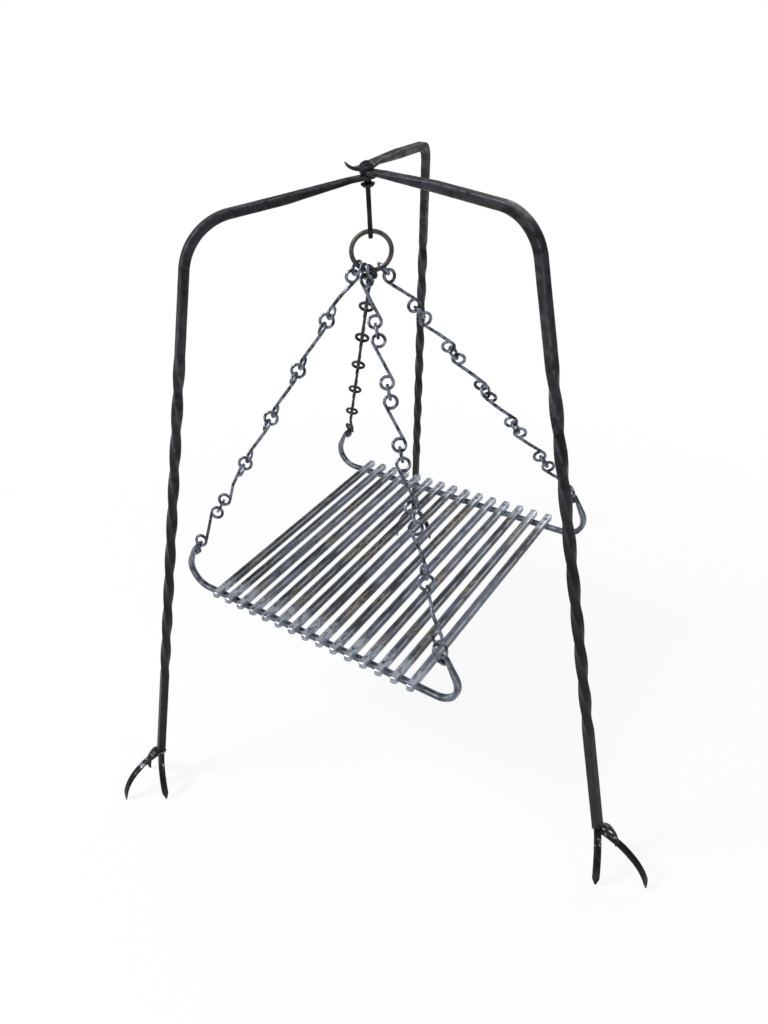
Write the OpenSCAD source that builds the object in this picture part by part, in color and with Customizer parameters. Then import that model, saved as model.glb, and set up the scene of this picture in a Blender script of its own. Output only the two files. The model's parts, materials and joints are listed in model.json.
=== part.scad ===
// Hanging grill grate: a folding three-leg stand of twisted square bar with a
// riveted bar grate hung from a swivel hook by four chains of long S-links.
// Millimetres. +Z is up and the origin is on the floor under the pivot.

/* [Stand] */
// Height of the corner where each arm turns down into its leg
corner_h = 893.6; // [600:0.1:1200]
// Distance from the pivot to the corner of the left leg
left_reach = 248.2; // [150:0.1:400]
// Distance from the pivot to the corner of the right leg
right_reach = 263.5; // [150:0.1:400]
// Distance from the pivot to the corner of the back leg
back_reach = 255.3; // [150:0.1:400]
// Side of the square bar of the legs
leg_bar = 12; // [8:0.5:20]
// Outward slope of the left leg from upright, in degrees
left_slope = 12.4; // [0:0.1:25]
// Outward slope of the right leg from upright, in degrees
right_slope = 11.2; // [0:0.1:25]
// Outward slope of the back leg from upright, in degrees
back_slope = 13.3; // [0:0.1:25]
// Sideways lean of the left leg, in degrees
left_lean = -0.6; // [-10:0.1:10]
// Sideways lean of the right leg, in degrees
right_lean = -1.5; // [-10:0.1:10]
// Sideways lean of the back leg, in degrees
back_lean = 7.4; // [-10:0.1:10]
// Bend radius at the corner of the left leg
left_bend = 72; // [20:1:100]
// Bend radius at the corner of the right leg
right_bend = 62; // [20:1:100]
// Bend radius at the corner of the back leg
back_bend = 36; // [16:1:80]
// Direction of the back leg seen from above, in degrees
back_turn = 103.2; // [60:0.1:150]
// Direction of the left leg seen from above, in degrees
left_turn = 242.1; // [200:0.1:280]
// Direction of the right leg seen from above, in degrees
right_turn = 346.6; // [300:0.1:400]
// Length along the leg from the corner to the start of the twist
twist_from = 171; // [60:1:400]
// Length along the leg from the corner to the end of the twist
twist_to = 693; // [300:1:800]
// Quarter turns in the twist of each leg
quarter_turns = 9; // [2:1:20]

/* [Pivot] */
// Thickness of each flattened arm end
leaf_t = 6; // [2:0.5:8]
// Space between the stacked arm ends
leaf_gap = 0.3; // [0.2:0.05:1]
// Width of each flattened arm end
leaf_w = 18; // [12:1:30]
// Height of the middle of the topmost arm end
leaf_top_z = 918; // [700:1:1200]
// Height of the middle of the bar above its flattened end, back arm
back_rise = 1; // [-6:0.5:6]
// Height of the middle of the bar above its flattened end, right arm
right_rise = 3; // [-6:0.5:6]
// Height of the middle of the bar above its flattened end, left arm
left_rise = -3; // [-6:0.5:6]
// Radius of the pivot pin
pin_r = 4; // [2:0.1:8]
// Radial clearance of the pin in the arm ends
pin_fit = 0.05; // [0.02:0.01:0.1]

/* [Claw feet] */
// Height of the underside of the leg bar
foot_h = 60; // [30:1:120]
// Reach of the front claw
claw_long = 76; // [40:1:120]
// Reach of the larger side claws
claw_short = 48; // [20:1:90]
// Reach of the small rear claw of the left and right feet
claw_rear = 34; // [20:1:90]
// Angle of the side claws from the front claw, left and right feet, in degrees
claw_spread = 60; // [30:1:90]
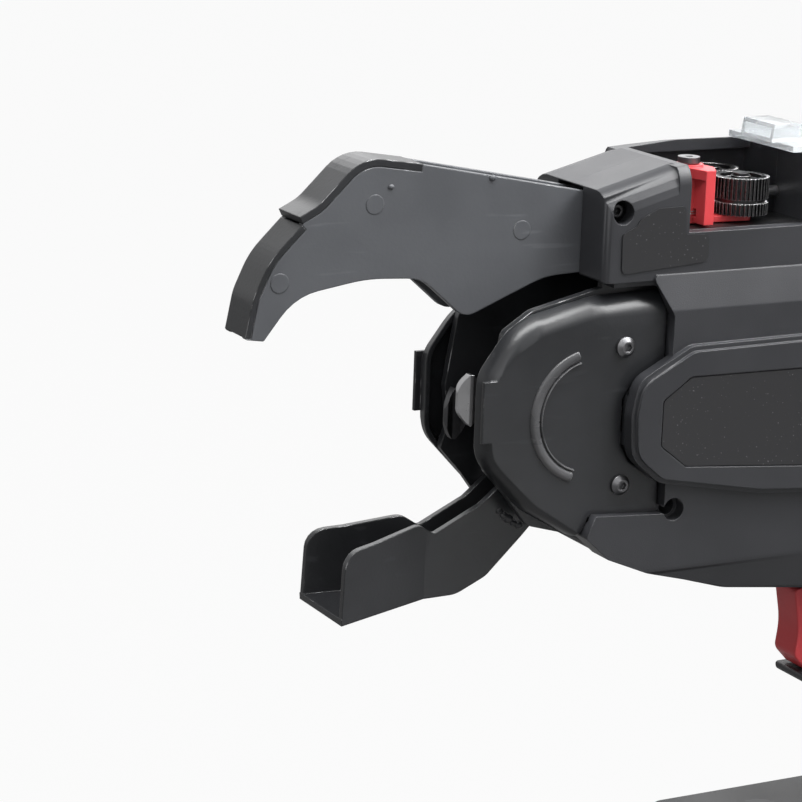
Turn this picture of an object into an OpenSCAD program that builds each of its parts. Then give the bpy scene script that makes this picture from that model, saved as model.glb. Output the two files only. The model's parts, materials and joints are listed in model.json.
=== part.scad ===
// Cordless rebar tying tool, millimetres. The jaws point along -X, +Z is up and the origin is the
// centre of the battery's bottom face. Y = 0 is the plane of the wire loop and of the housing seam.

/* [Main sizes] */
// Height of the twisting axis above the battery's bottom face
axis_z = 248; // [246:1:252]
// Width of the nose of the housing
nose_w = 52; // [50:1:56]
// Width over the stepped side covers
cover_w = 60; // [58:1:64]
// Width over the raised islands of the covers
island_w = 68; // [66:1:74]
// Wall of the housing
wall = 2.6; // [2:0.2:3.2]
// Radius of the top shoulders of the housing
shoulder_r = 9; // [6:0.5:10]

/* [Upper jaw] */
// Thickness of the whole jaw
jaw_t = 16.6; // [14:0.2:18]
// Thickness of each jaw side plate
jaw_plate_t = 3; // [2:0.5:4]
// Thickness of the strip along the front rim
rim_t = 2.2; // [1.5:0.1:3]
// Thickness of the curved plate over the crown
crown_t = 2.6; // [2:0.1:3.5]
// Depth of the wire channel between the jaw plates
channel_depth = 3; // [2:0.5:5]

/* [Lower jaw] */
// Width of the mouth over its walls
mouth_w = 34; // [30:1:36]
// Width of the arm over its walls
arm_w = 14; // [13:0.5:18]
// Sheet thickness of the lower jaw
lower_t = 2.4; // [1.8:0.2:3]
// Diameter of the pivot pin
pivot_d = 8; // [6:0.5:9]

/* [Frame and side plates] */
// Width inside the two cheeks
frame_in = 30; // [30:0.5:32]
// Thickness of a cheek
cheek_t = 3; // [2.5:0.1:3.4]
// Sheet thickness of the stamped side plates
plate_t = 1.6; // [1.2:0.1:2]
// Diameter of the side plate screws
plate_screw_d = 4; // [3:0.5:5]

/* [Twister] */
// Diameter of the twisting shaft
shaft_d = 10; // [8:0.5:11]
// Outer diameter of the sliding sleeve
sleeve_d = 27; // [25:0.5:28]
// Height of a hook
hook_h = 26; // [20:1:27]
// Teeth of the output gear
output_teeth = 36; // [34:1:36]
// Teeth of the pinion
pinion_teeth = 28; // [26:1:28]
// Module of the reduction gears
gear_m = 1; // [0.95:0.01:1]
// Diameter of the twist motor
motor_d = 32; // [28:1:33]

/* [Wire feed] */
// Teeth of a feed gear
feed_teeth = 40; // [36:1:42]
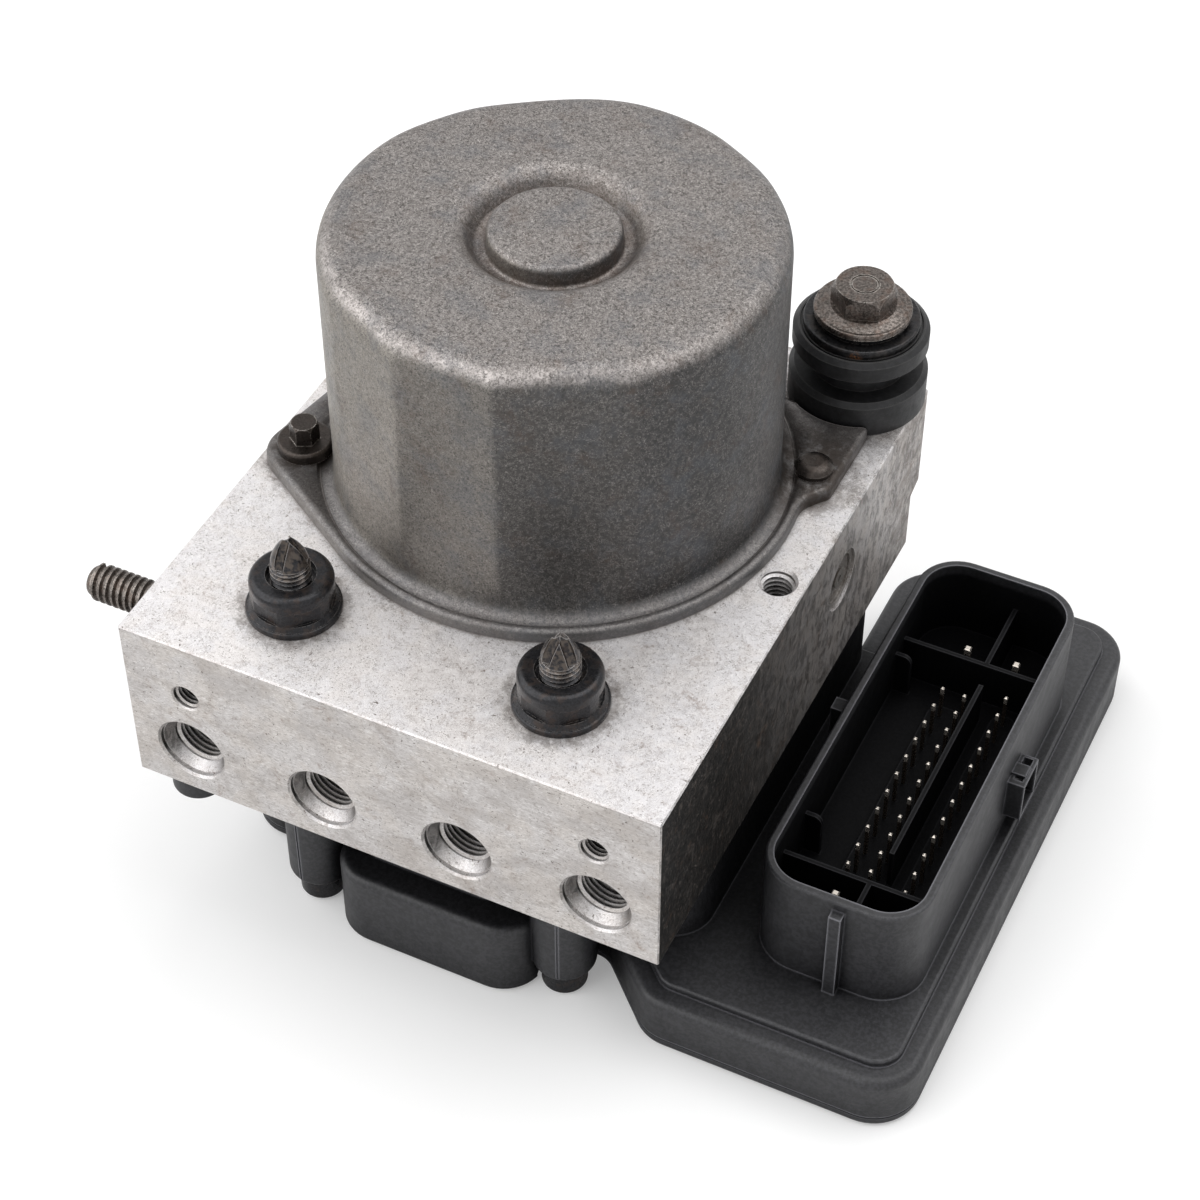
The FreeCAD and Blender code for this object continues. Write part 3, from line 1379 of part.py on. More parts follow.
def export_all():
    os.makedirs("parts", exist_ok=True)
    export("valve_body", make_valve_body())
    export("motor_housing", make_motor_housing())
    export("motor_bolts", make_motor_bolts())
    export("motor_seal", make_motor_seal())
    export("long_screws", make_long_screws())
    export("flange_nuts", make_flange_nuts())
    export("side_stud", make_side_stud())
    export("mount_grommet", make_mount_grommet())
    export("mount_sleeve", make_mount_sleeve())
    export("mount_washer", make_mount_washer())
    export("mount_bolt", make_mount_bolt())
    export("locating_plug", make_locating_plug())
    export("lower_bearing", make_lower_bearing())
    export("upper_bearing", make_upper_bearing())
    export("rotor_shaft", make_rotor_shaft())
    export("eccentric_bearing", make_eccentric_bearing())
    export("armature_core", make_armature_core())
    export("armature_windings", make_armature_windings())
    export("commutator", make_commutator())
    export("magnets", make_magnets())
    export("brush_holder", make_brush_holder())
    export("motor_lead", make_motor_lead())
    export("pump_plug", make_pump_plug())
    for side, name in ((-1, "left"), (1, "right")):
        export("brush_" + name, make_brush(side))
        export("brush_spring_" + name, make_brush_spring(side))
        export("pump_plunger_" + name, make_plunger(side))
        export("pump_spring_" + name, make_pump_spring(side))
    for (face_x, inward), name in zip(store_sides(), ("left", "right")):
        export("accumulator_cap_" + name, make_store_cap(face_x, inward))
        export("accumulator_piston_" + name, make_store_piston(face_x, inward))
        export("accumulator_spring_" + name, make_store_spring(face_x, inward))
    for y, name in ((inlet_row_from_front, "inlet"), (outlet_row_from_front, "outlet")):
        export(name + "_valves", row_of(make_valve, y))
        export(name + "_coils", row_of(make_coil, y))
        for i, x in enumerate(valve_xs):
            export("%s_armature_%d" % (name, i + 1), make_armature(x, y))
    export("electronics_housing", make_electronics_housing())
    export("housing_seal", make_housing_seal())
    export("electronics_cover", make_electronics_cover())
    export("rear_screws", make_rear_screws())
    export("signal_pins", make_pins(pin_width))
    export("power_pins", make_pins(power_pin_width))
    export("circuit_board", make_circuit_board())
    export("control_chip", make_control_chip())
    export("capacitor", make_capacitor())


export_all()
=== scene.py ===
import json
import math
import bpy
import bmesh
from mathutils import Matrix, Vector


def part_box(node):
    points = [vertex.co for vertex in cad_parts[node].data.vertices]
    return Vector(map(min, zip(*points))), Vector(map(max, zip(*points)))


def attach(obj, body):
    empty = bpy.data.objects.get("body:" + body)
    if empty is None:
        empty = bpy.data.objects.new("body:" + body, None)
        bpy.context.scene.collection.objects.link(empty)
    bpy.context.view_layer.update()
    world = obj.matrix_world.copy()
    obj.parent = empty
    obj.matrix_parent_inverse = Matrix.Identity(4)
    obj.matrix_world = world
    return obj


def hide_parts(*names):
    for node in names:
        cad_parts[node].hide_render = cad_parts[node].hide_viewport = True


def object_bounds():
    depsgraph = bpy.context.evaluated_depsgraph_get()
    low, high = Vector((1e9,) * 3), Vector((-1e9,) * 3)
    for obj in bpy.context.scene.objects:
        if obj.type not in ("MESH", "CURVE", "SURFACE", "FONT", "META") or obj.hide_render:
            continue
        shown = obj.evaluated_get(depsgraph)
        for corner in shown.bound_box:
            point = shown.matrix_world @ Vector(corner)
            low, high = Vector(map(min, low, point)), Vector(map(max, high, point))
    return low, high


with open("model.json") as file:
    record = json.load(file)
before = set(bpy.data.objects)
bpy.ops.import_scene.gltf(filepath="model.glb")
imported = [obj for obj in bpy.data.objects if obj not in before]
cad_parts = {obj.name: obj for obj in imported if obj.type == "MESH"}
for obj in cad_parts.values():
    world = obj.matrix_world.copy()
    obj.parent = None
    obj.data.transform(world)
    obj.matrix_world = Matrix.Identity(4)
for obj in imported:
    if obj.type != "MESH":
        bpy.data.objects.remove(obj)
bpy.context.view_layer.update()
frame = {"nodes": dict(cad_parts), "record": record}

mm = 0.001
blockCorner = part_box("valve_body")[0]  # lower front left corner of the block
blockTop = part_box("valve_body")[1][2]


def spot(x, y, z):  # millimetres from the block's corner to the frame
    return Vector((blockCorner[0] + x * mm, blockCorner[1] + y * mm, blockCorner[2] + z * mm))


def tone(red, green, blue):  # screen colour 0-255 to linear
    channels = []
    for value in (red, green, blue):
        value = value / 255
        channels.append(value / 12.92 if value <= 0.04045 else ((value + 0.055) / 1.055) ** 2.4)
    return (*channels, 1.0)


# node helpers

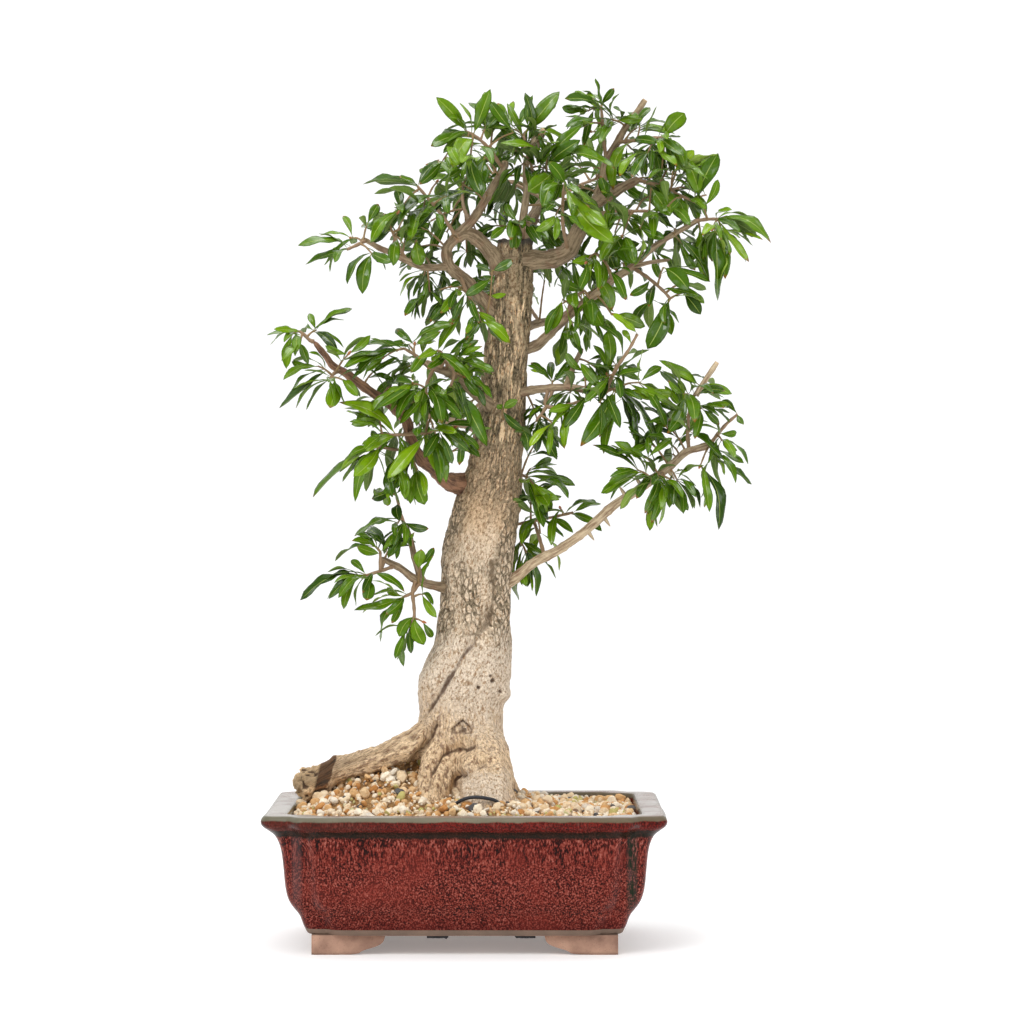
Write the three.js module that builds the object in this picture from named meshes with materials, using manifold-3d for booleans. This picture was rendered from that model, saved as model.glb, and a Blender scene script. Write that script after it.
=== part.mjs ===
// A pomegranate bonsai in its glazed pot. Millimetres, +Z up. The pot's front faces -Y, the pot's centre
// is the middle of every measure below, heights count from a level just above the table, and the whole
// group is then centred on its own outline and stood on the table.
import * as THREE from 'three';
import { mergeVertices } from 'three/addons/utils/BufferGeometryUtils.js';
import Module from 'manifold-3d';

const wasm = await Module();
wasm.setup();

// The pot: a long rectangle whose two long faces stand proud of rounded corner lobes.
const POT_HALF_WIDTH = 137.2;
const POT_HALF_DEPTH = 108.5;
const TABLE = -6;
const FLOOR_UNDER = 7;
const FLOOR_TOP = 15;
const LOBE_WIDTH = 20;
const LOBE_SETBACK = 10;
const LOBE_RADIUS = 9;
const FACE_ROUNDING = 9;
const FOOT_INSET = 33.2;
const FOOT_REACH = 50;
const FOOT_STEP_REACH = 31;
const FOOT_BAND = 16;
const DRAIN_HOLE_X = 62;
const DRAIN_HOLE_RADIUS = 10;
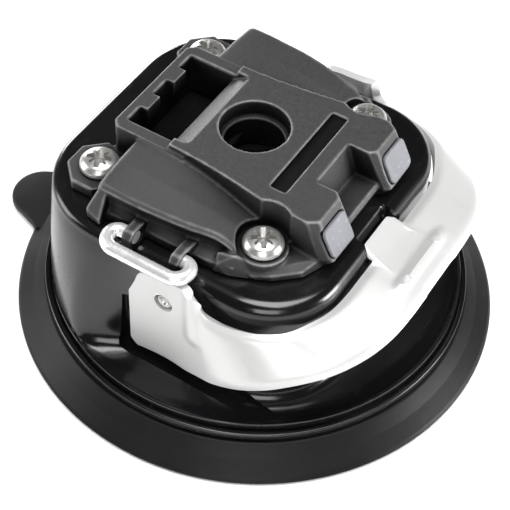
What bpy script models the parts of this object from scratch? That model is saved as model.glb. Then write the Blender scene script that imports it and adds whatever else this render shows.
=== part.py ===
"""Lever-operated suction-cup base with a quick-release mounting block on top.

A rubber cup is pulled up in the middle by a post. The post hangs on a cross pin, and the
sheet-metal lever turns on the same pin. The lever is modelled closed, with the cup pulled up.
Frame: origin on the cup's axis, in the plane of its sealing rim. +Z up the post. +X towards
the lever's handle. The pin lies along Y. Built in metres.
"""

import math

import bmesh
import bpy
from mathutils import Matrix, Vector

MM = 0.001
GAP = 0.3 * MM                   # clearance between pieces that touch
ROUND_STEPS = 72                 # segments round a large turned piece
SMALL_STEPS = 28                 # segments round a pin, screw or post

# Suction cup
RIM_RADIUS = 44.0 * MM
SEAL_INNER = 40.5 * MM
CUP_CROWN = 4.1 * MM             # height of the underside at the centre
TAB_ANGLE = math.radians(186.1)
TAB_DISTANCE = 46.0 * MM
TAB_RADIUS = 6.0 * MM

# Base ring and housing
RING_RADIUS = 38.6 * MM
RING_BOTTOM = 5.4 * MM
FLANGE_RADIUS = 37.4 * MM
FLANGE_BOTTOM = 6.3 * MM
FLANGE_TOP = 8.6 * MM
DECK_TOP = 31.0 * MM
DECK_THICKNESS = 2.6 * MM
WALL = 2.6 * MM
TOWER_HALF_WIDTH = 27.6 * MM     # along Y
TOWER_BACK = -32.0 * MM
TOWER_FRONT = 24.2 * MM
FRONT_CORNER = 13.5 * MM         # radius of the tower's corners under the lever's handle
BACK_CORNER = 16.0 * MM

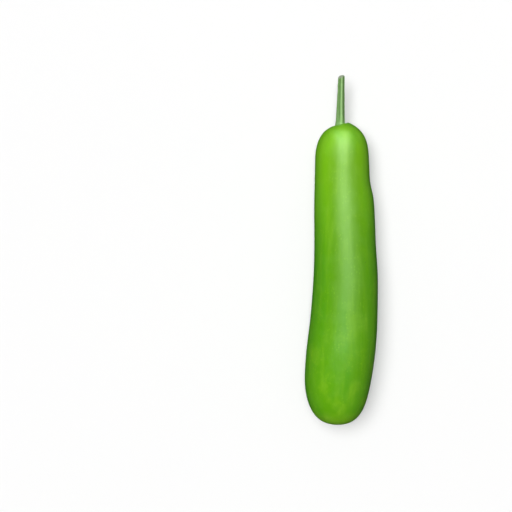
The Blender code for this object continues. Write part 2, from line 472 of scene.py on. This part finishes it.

::::

Task details —
Please return, exactly as they appear, the lines starting at the one that contains "for y, name" and ending at the one that contains "shown = obj.evaluated_get(depsgraph)".

Response to this task —
    for y, name in ((inlet_row_from_front, "inlet"), (outlet_row_from_front, "outlet")):
        export(name + "_valves", row_of(make_valve, y))
        export(name + "_coils", row_of(make_coil, y))
        for i, x in enumerate(valve_xs):
            export("%s_armature_%d" % (name, i + 1), make_armature(x, y))
    export("electronics_housing", make_electronics_housing())
    export("housing_seal", make_housing_seal())
    export("electronics_cover", make_electronics_cover())
    export("rear_screws", make_rear_screws())
    export("signal_pins", make_pins(pin_width))
    export("power_pins", make_pins(power_pin_width))
    export("circuit_board", make_circuit_board())
    export("control_chip", make_control_chip())
    export("capacitor", make_capacitor())


export_all()
=== scene.py ===
import json
import math
import bpy
import bmesh
from mathutils import Matrix, Vector


def part_box(node):
    points = [vertex.co for vertex in cad_parts[node].data.vertices]
    return Vector(map(min, zip(*points))), Vector(map(max, zip(*points)))


def attach(obj, body):
    empty = bpy.data.objects.get("body:" + body)
    if empty is None:
        empty = bpy.data.objects.new("body:" + body, None)
        bpy.context.scene.collection.objects.link(empty)
    bpy.context.view_layer.update()
    world = obj.matrix_world.copy()
    obj.parent = empty
    obj.matrix_parent_inverse = Matrix.Identity(4)
    obj.matrix_world = world
    return obj


def hide_parts(*names):
    for node in names:
        cad_parts[node].hide_render = cad_parts[node].hide_viewport = True


def object_bounds():
    depsgraph = bpy.context.evaluated_depsgraph_get()
    low, high = Vector((1e9,) * 3), Vector((-1e9,) * 3)
    for obj in bpy.context.scene.objects:
        if obj.type not in ("MESH", "CURVE", "SURFACE", "FONT", "META") or obj.hide_render:
            continue
        shown = obj.evaluated_get(depsgraph)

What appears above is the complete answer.